• _GOAL_
The lines to return are those from the one containing "hot_plate();" down to the one containing "TURN = 2 * math.pi", inclusive; return them exactly and nothing else.

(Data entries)
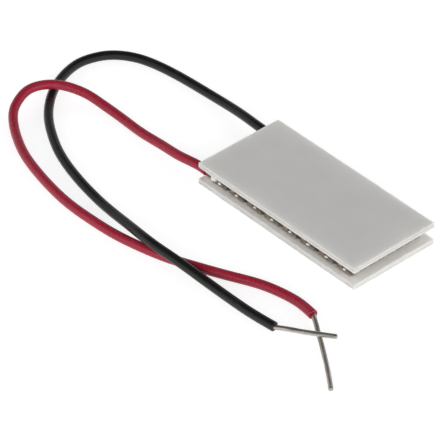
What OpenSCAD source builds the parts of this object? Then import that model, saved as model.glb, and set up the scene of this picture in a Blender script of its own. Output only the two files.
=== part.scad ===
// Thermoelectric cooling module: two ceramic plates with a chain of
// semiconductor legs between them, and a red and a black lead at one end.
// Origin: middle of the lower (hot) face. +X along the long side, +Z up.

/* [Plates] */
// Length of both plates, along the rows of legs
plate_l = 31.4; // [31:0.1:36]
// Width of both plates, across the rows
plate_w = 15; // [14.6:0.1:18]
// Thickness of one plate
plate_t = 0.8; // [0.6:0.05:1]
// Radius of the plates' upright corners
corner_r = 0.1; // [0.05:0.05:0.4]

/* [Legs] */
// Legs in one row, an even number
columns = 16; // [12:2:16]
// Rows of legs, an even number
rows = 8; // [4:2:8]
// Distance between legs along a row
pitch_x = 1.8; // [1.75:0.01:1.85]
// Distance between rows
pitch_y = 1.7; // [1.65:0.01:1.8]
// Side of a leg's square section
leg_w = 1; // [0.8:0.05:1.1]
// Height of a leg
leg_h = 1.3; // [1:0.05:1.6]

/* [Tabs and solder] */
// Thickness of a copper tab
tab_t = 0.3; // [0.2:0.05:0.4]
// How far a tab reaches past a leg on each side
tab_margin = 0.05; // [0.05:0.01:0.15]
// Thickness of the solder between a leg and a tab
solder_t = 0.05; // [0.03:0.01:0.1]
// How far the solder stays inside its tab's edges
solder_inset = 0.02; // [0.02:0.01:0.05]
// Radius of the solder joint that holds a lead's conductor
joint_r = 0.65; // [0.5:0.05:0.7]
// Height of that joint above its tab's solder
joint_h = 1; // [0.8:0.05:1.1]

/* [Leads] */
// Outside diameter of the insulation
lead_d = 1.4; // [1.2:0.1:1.4]
// Diameter of the tinned conductor
wire_d = 0.7; // [0.5:0.05:0.7]
// How far the insulation reaches in over the hot plate
lead_entry = 0.2; // [0.1:0.1:0.6]
// Height of a conductor above the solder on its tab
wire_lift = 0.05; // [0.05:0.05:0.2]
// How far a conductor reaches past the middle of its place on the tab
wire_reach = 0.9; // [0.6:0.1:1]
// How far out from that middle the solder joint stands
joint_shift = 0.25; // [0:0.05:0.3]
// How far out from its row of legs the red lead lies
red_offset = 0.15; // [0:0.05:0.2]
// How far out from its row of legs the black lead lies
black_offset = 0.15; // [0:0.05:0.2]

/* [Hidden] */
$fn = 48;
sides = 8;
gap = leg_h + 2 * solder_t + 2 * tab_t;
cold_z = plate_t + gap;
hot_leg_z = plate_t + tab_t + solder_t;
tab_w = leg_w + 2 * tab_margin;
row_numbers = [1:rows];

// Where each conductor lies on its tab
wire_z = hot_leg_z + wire_lift + wire_d / 2;
wire_start_x = lead_entry - plate_l / 2;
wire_end_x = leg_x(1) + wire_reach;
joint_x = leg_x(1) - joint_shift;
red_y = leg_y(1) - red_offset;
black_y = leg_y(rows) + black_offset;

// Middle line of the red lead's insulation, from the module outwards
red_route = [
    [wire_start_x, red_y, wire_z], [-17.0, red_y, wire_z], [-20.6, -6.5, 1.4], [-24.3, -6.4, 1.05],
    [-28.9, -6.4, 0.75], [-33.8, -6.2, 0.7], [-38.0, -6.3, 0.9], [-40.6, -6.7, 1.25],
    [-42.5, -7.6, 1.65], [-44.2, -9.1, 2.1], [-45.4, -10.9, 2.25], [-46.0, -13.0, 2.1],
    [-45.6, -15.0, 1.7], [-44.6, -16.8, 1.3], [-42.8, -18.4, 0.9], [-39.8, -20.2, 0.7],
    [-36.3, -21.8, 0.7], [-32.2, -23.0, 0.7], [-27.8, -23.9, 0.7], [-23.5, -24.4, 0.7],
    [-18.8, -24.4, 0.7], [-14.4, -24.1, 0.7], [-10.0, -23.3, 0.7], [-5.9, -22.2, 0.7],
    [-1.4, -20.4, 0.7], [3.2, -18.3, 0.7], [7.1, -16.5, 0.7], [10.5, -15.6, 0.7],
    [13.4, -15.3, 0.7], [16.4, -15.6, 0.7]];

// Middle line of the black lead's insulation, from the module outwards
black_route = [
    [wire_start_x, black_y, wire_z], [-17.0, black_y, wire_z], [-22.0, 6.5, 1.3], [-27.0, 6.8, 0.85],
    [-31.6, 6.7, 0.7], [-36.7, 6.3, 0.7], [-40.3, 5.7, 0.7], [-43.0, 4.8, 0.7],
    [-44.9, 3.6, 0.7], [-46.3, 2.1, 0.7], [-47.2, 0.2, 0.7], [-47.6, -1.9, 0.7],
    [-47.3, -4.2, 0.7], [-46.4, -6.7, 0.7], [-44.9, -9.3, 0.7], [-42.8, -11.8, 0.7],
    [-40.3, -14.0, 0.7], [-37.0, -16.1, 0.7], [-33.6, -17.8, 0.7], [-29.5, -19.2, 0.7],
    [-25.3, -20.2, 0.7], [-20.4, -21.0, 0.75], [-15.5, -21.8, 1.35], [-10.9, -22.6, 2.1],
    [-7.1, -22.9, 2.3], [-3.6, -22.5, 1.9], [0.8, -21.8, 1], [5.2, -21.6, 0.7],
    [10.4, -21.5, 0.7], [14.8, -21.1, 0.7]];

// Middle line of each stripped end, from the insulation to the tip
red_tip_route = [
    [16.4, -15.6, 0.7], [16.9, -15.9, 0.7], [18.2, -16.7, 0.6], [19.6, -17.6, 0.45],
    [21.2, -18.6, 0.4], [23.0, -19.8, 0.35], [25.9, -21.8, 0.35], [28.8, -24.0, 0.35]];
black_tip_route = [
    [14.8, -21.1, 0.7], [15.4, -20.9, 0.8], [16.6, -20.2, 0.9],
    [18.2, -19.4, 1.05], [20.2, -18.2, 1.2], [22.3, -16.7, 1.2]];

// Places in the grid of legs. Columns and rows count from 1 at the corner
// where the red lead enters.
function leg_x(column) = (column - (columns + 1) / 2) * pitch_x;
function leg_y(row) = (row - (rows + 1) / 2) * pitch_y;

// The first position of the first and the last row holds a lead, not a leg
function holds_lead(column, row) = column == 1 && (row == 1 || row == rows);

// Legs alternate like a chessboard, so each tab joins one n leg and one p leg
function is_n(column, row) = (column + row) % 2 == 1;

// The chain turns back at alternate ends, from each row to the next
function turn_column(row) = row % 2 == 1 ? columns : 1;

module plate() {
    linear_extrude(plate_t) {
        square([plate_l - 2 * corner_r, plate_w], center = true);
        square([plate_l, plate_w - 2 * corner_r], center = true);
        for (sx = [-1, 1], sy = [-1, 1])
            translate([sx * (plate_l / 2 - corner_r), sy * (plate_w / 2 - corner_r)])
                circle(corner_r);
    }
}

module hot_plate() {
    color("#d6d5d1") plate();
}

module cold_plate() {
    color("#d6d5d1") translate([0, 0, cold_z]) plate();
}

// A flat bar over the legs from one grid place to another, made smaller by inset
module bar(from, to, z, t, inset = 0) {
    x0 = leg_x(from[0]) - tab_w / 2 + inset;
    y0 = leg_y(from[1]) - tab_w / 2 + inset;
    x1 = leg_x(to[0]) + tab_w / 2 - inset;
    y1 = leg_y(to[1]) + tab_w / 2 - inset;
    translate([x0, y0, z]) cube([x1 - x0, y1 - y0, t]);
}

// Hot tabs join columns 1-2, 3-4, ... and cold tabs join 2-3, 4-5, ...
module hot_bars(row, z, t, inset = 0) {
    first = holds_lead(1, row) ? 3 : 1;
    for (c = [first:2:columns - 1]) bar([c, row], [c + 1, row], z, t, inset);
}

module cold_bars(row, z, t, inset = 0) {
    for (c = [2:2:columns - 2]) bar([c, row], [c + 1, row], z, t, inset);
}

module turn_bars(z, t, inset = 0) {
    for (r = [1:rows - 1])
        bar([turn_column(r), r], [turn_column(r), r + 1], z, t, inset);
}

module hot_tabs_row(row) {
    color("#b87a4b") hot_bars(row, plate_t, tab_t);
}

module cold_tabs_row(row) {
    color("#b87a4b") cold_bars(row, cold_z - tab_t, tab_t);
}

module cold_turn_tabs() {
    color("#b87a4b") turn_bars(cold_z - tab_t, tab_t);
}

module lead_tab(row) {
    color("#b87a4b") bar([1, row], [2, row], plate_t, tab_t);
}

module legs(row, n_type) {
    for (c = [1:columns])
        if (!holds_lead(c, row) && is_n(c, row) == n_type)
            translate([leg_x(c) - leg_w / 2, leg_y(row) - leg_w / 2, hot_leg_z])
                cube([leg_w, leg_w, leg_h]);
}

module n_legs_row(row) {
    color("#6d6a66") legs(row, true);
}

module p_legs_row(row) {
    color("#8f867a") legs(row, false);
}

module solder_row(row) {
    color("#d9d6cd") {
        hot_bars(row, plate_t + tab_t, solder_t, solder_inset);
        cold_bars(row, cold_z - tab_t - solder_t, solder_t, solder_inset);
        if (holds_lead(1, row))
            bar([1, row], [2, row], plate_t + tab_t, solder_t, solder_inset);
    }
}

module cold_turn_solder() {
    color("#d9d6cd") turn_bars(cold_z - tab_t - solder_t, solder_t, solder_inset);
}

module conductor_stub(y) {
    translate([wire_start_x, y, wire_z])
        rotate([0, 90, 0]) cylinder(d = wire_d, h = wire_end_x - wire_start_x);
}

// A rounded drop of solder over the end of the conductor, with a cylindrical
// foot below the wire and a domed top above it
module lead_joint(y) {
    foot_h = joint_h - joint_r;
    color("#e4e0d4") difference() {
        translate([joint_x, y, hot_leg_z]) rotate_extrude() {
            square([joint_r, foot_h]);
            translate([0, foot_h]) intersection() {
                circle(joint_r);
                square(joint_r);
            }
        }
        conductor_stub(y);
    }
}

module soldered_end(y) {
    color("#c9c9c6") conductor_stub(y);
}

// Direction of the route at point i
function heading(route, i) =
    let (a = route[max(i - 1, 0)], b = route[min(i + 1, len(route) - 1)])
    (b - a) / norm(b - a);

// The corners of the ring at point i, square to the direction ahead
function ring(route, i, r, ahead) =
    let (across = cross(ahead, [0, 0, 1]) / norm(cross(ahead, [0, 0, 1])))
    let (above = cross(across, ahead))
    [for (k = [0:sides - 1])
        route[i] + r * (cos(360 * k / sides) * across + sin(360 * k / sides) * above)];

// A round bar swept along a route, closed by a flat face at each end. Its first
// face is square to the direction start.
module swept(route, r, start) {
    last = len(route) - 1;
    points = [for (i = [0:last]) each ring(route, i, r, i == 0 ? start : heading(route, i))];
    first_cap = [for (k = [0:sides - 1]) k];
    last_cap = [for (k = [sides - 1:-1:0]) last * sides + k];
    wall = [for (i = [0:last - 1], k = [0:sides - 1])
        let (a = i * sides + k)
        let (b = i * sides + (k + 1) % sides)
        each [[a, a + sides, b], [b, a + sides, b + sides]]];
    polyhedron(points, concat([first_cap, last_cap], wall));
}

module red_lead() {
    color("#a51c33") swept(red_route, lead_d / 2, heading(red_route, 0));
}

module black_lead() {
    color("#26262a") swept(black_route, lead_d / 2, heading(black_route, 0));
}

// A stripped end starts flat against the end of its insulation
module bare_end(tip_route, route) {
    color("#c9c9c6") swept(tip_route, wire_d / 2, heading(route, len(route) - 1));
}

hot_plate();
cold_plate();
for (r = row_numbers) {
    hot_tabs_row(r);
    cold_tabs_row(r);
    n_legs_row(r);
    p_legs_row(r);
    solder_row(r);
}
cold_turn_tabs();
cold_turn_solder();
lead_tab(1);  // red_lead_tab
lead_tab(rows);  // black_lead_tab
lead_joint(red_y);  // red_lead_joint
lead_joint(black_y);  // black_lead_joint
soldered_end(red_y);  // red_soldered_end
soldered_end(black_y);  // black_soldered_end
red_lead();
black_lead();
bare_end(red_tip_route, red_route);  // red_bare_end
bare_end(black_tip_route, black_route);  // black_bare_end
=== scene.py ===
"""Looks of a thermoelectric cooling module: two ceramic plates on rows of semiconductor legs, copper
tabs, solder, and a red and a black lead with stripped ends. Lengths are in metres."""

import math

import bpy
import numpy as np
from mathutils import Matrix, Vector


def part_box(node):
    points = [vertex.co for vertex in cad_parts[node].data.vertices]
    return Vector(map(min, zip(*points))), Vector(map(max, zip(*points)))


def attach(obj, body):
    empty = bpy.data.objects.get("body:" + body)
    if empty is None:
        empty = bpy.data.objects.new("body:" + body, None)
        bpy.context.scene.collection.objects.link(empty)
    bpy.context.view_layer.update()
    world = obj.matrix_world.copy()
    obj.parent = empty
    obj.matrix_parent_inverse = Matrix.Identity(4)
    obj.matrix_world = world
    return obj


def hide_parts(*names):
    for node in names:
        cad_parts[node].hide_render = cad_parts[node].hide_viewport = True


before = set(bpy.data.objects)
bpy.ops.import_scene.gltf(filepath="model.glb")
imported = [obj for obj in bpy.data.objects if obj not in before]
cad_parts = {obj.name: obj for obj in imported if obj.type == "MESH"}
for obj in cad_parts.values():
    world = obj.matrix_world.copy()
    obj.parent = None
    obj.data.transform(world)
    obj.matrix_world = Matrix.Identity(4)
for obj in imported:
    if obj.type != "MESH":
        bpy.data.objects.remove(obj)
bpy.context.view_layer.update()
chance = np.random.default_rng(63)

MM = 0.001
TURN = 2 * math.pi

# ---------------------------------------------------------------- camera

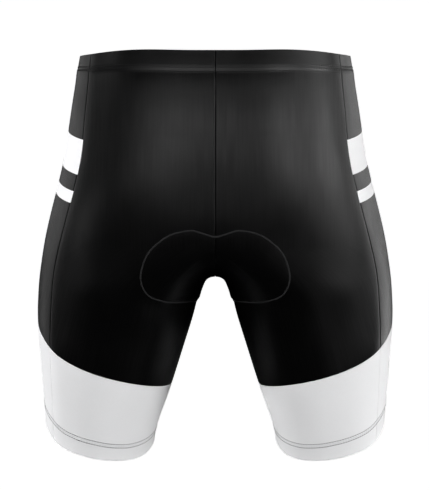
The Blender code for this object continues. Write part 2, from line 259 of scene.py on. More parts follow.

• _OUTPUT BELOW_
hot_plate();
cold_plate();
for (r = row_numbers) {
    hot_tabs_row(r);
    cold_tabs_row(r);
    n_legs_row(r);
    p_legs_row(r);
    solder_row(r);
}
cold_turn_tabs();
cold_turn_solder();
lead_tab(1);  // red_lead_tab
lead_tab(rows);  // black_lead_tab
lead_joint(red_y);  // red_lead_joint
lead_joint(black_y);  // black_lead_joint
soldered_end(red_y);  // red_soldered_end
soldered_end(black_y);  // black_soldered_end
red_lead();
black_lead();
bare_end(red_tip_route, red_route);  // red_bare_end
bare_end(black_tip_route, black_route);  // black_bare_end
=== scene.py ===
"""Looks of a thermoelectric cooling module: two ceramic plates on rows of semiconductor legs, copper
tabs, solder, and a red and a black lead with stripped ends. Lengths are in metres."""

import math

import bpy
import numpy as np
from mathutils import Matrix, Vector


def part_box(node):
    points = [vertex.co for vertex in cad_parts[node].data.vertices]
    return Vector(map(min, zip(*points))), Vector(map(max, zip(*points)))


def attach(obj, body):
    empty = bpy.data.objects.get("body:" + body)
    if empty is None:
        empty = bpy.data.objects.new("body:" + body, None)
        bpy.context.scene.collection.objects.link(empty)
    bpy.context.view_layer.update()
    world = obj.matrix_world.copy()
    obj.parent = empty
    obj.matrix_parent_inverse = Matrix.Identity(4)
    obj.matrix_world = world
    return obj


def hide_parts(*names):
    for node in names:
        cad_parts[node].hide_render = cad_parts[node].hide_viewport = True


before = set(bpy.data.objects)
bpy.ops.import_scene.gltf(filepath="model.glb")
imported = [obj for obj in bpy.data.objects if obj not in before]
cad_parts = {obj.name: obj for obj in imported if obj.type == "MESH"}
for obj in cad_parts.values():
    world = obj.matrix_world.copy()
    obj.parent = None
    obj.data.transform(world)
    obj.matrix_world = Matrix.Identity(4)
for obj in imported:
    if obj.type != "MESH":
        bpy.data.objects.remove(obj)
bpy.context.view_layer.update()
chance = np.random.default_rng(63)

MM = 0.001
TURN = 2 * math.pi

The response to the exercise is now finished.